==== Recorded information

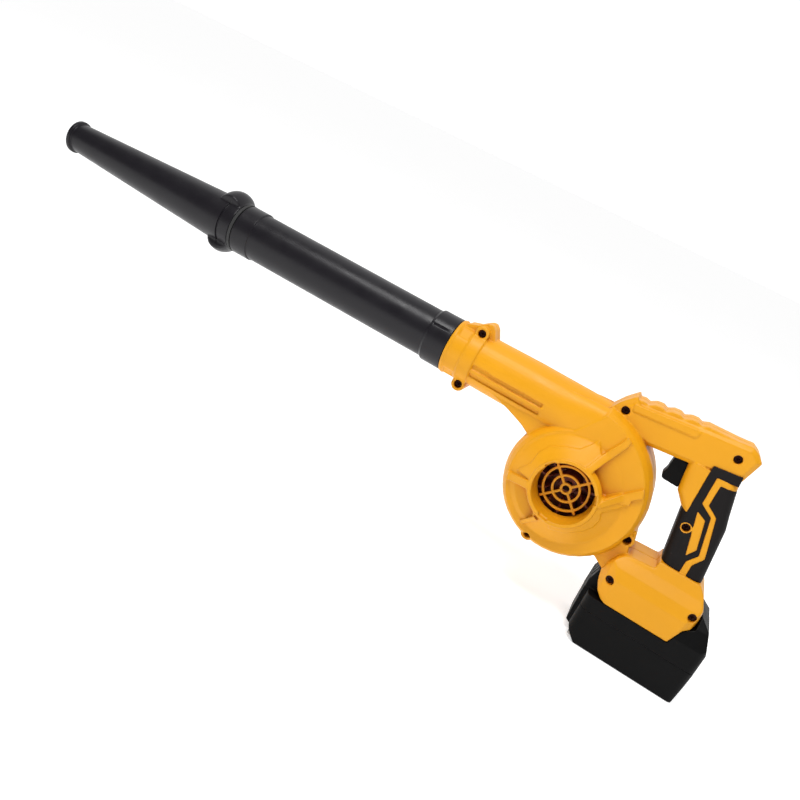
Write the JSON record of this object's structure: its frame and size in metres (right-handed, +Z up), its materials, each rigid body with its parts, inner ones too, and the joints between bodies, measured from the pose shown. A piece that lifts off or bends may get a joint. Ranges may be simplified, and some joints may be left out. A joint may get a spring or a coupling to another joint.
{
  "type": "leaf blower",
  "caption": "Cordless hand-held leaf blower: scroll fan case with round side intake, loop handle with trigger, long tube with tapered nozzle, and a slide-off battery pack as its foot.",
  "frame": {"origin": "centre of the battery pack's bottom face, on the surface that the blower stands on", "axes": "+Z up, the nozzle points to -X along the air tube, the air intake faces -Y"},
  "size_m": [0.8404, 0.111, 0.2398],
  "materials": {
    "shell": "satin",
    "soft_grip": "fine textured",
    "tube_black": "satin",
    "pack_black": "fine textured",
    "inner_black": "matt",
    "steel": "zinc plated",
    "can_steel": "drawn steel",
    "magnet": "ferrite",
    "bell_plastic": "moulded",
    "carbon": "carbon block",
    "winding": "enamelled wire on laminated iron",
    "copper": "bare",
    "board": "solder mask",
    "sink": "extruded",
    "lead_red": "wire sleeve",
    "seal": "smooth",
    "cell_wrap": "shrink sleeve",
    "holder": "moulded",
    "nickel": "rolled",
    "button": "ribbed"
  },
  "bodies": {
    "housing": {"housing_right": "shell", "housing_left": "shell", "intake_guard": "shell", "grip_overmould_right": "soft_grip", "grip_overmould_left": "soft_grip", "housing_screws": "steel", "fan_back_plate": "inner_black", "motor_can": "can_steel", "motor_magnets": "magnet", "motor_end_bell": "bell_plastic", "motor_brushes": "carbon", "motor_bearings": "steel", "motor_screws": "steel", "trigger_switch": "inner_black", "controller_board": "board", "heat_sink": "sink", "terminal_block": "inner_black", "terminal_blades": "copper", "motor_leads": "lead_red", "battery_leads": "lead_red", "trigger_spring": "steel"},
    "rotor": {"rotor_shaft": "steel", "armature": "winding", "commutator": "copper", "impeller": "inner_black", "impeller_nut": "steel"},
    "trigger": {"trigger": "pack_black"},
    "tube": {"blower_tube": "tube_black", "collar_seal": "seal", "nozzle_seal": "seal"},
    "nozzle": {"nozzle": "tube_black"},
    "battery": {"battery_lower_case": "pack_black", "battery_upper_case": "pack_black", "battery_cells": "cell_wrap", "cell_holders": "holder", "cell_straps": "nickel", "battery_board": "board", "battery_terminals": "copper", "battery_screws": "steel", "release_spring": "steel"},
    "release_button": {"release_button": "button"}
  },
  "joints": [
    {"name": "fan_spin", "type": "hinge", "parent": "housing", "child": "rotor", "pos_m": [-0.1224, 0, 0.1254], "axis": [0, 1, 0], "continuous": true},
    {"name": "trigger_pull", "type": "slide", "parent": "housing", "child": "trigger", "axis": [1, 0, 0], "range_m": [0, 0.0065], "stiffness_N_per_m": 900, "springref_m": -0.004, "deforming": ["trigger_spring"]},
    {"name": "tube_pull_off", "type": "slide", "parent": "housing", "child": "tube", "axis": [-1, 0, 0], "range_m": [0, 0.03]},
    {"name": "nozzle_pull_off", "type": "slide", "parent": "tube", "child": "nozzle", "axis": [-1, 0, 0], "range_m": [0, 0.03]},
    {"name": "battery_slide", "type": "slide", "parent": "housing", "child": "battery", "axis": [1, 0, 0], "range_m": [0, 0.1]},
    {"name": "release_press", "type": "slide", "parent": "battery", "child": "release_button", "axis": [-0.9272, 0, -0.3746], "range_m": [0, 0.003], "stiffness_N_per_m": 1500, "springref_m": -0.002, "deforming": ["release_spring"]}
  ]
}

========

_Task prompt_. What is the number of lines in the listing above that contain the string "with"? Give only the number.

_Response_. 2